Quand elle a été hospitalisée, Eun Seo-ran s’est rendu compte qu’elle avait besoin de quelqu’un à ses côtés, non seulement sur le plan émotionnel, mais aussi juridique. Que cette personne puisse lui rendre visite à l’hôpital en tant que membre de la famille et, le cas échéant, d’organiser ses funérailles. Elle a alors trouvé une combine légale: l’adoption entre adultes.

«Les liens affectifs sont les plus importants»

«La famille définie par la loi actuelle est basée sur l’union sexuelle» et les enfants qui en découlent, explique Mme Eun à l’AFP. Mais «je pense que les liens affectifs sont les plus importants».

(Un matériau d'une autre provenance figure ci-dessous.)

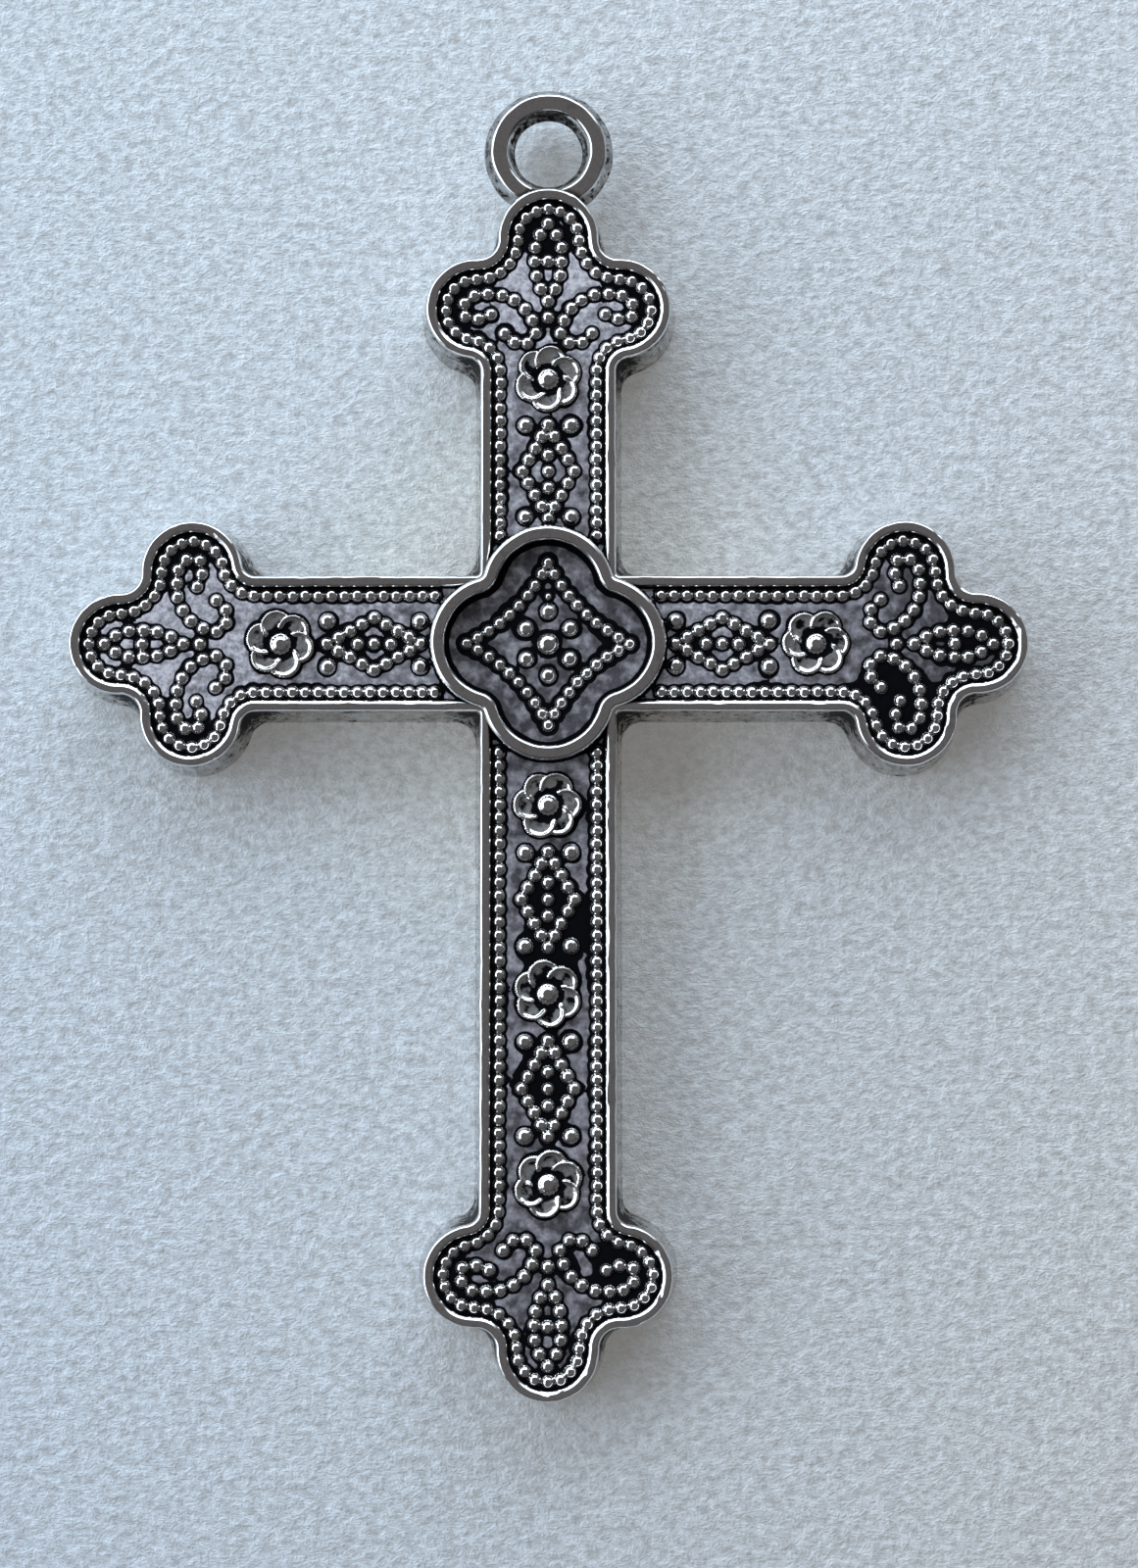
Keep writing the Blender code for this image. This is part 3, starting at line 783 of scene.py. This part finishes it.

«Quand je suis avec une personne et que je ressens une stabilité émotionnelle et une paix absolues en pensant à elle, je crois que cette personne pourrait être ma famille», ajoute-t-elle.

En Corée du Sud, où le taux de natalité est le plus bas du monde et où le nombre de mariages est en chute libre, de plus en plus de personnes vivent – et mourront – seules.

Les ménages unipersonnels représentent aujourd’hui 41% du total, et la proportion devrait encore augmenter.

«L’étroitesse de la définition juridique de la famille en Corée du Sud est en partie responsable» de cette situation, explique à l’AFP Hyeyoung Woo, spécialiste des familles sud-coréennes à l’université d’Etat américaine de Portland.

Problème de l’isolement

Même s’il y a de moins en moins de mariages (seulement 3,7 pour 1000 personnes l’an dernier, un record), les gens auront toujours besoin d’avoir des liens, et que ces derniers soient légalement reconnus, explique la députée Yong Hye-in.

«Nous devons résoudre le problème de l’isolement croissant des ménages composés d’une seule personne en élargissant les options qui s’offrent à eux», dit-elle à l’AFP.

Mme Yong a déposé une proposition de loi visant à élargir la définition légale de la famille. Mais elle s’est heurtée à l’opposition farouche du bloc conservateur et chrétien, qui craint un premier pas vers le mariage entre personnes de même sexe.

Si elle est adoptée, cette loi «démantèlera le système familial et causera un préjudice considérable aux enfants», a dénoncé l’Association coréenne pour la communication de l’Église.

Procédure très facile

Eun Seo-ran, née dans ce que la Corée du Sud considère comme une famille nucléaire «normale», raconte qu’elle n’a pas été heureuse dans son enfance.

«Ayant été témoin de la vie conjugale malheureuse de ma mère, je craignais de connaître le même sort si je choisissais de me marier», dit-elle. «J’ai choisi et créé une nouvelle famille avec laquelle je vis actuellement», dans laquelle elle se trouve «à l’aise».

La procédure pour adopter son amie s’est révélée, selon elle, d’une facilité déconcertante.

L’adoption d’un enfant par une personne non-mariée en Corée du Sud n’est pas interdite par la loi. Mais elle nécessite une enquête poussée et est rarement approuvée par les tribunaux.

Mais dans le cas de Mme Eun, les seules conditions étaient qu’elle soit plus âgée que Mme Lee, que cette dernière ne soit pas sa fille biologique et que ses parents soient d’accord. Après un unique formulaire, l’adoption a été approuvée en 24 heures.

Le processus s’est avéré tellement expéditif que Mme Eun admet s’être sentie déprimée en pensant à tous ceux qui se battent dans le pays pour faire reconnaître leurs unions non traditionnelles.

«Une famille, c’est un lien par lequel les gens, indépendamment de leur sexe ou de leur âge, se font confiance et comptent les uns sur les autres», affirme-t-elle, en espérant, un jour, un changement de législation.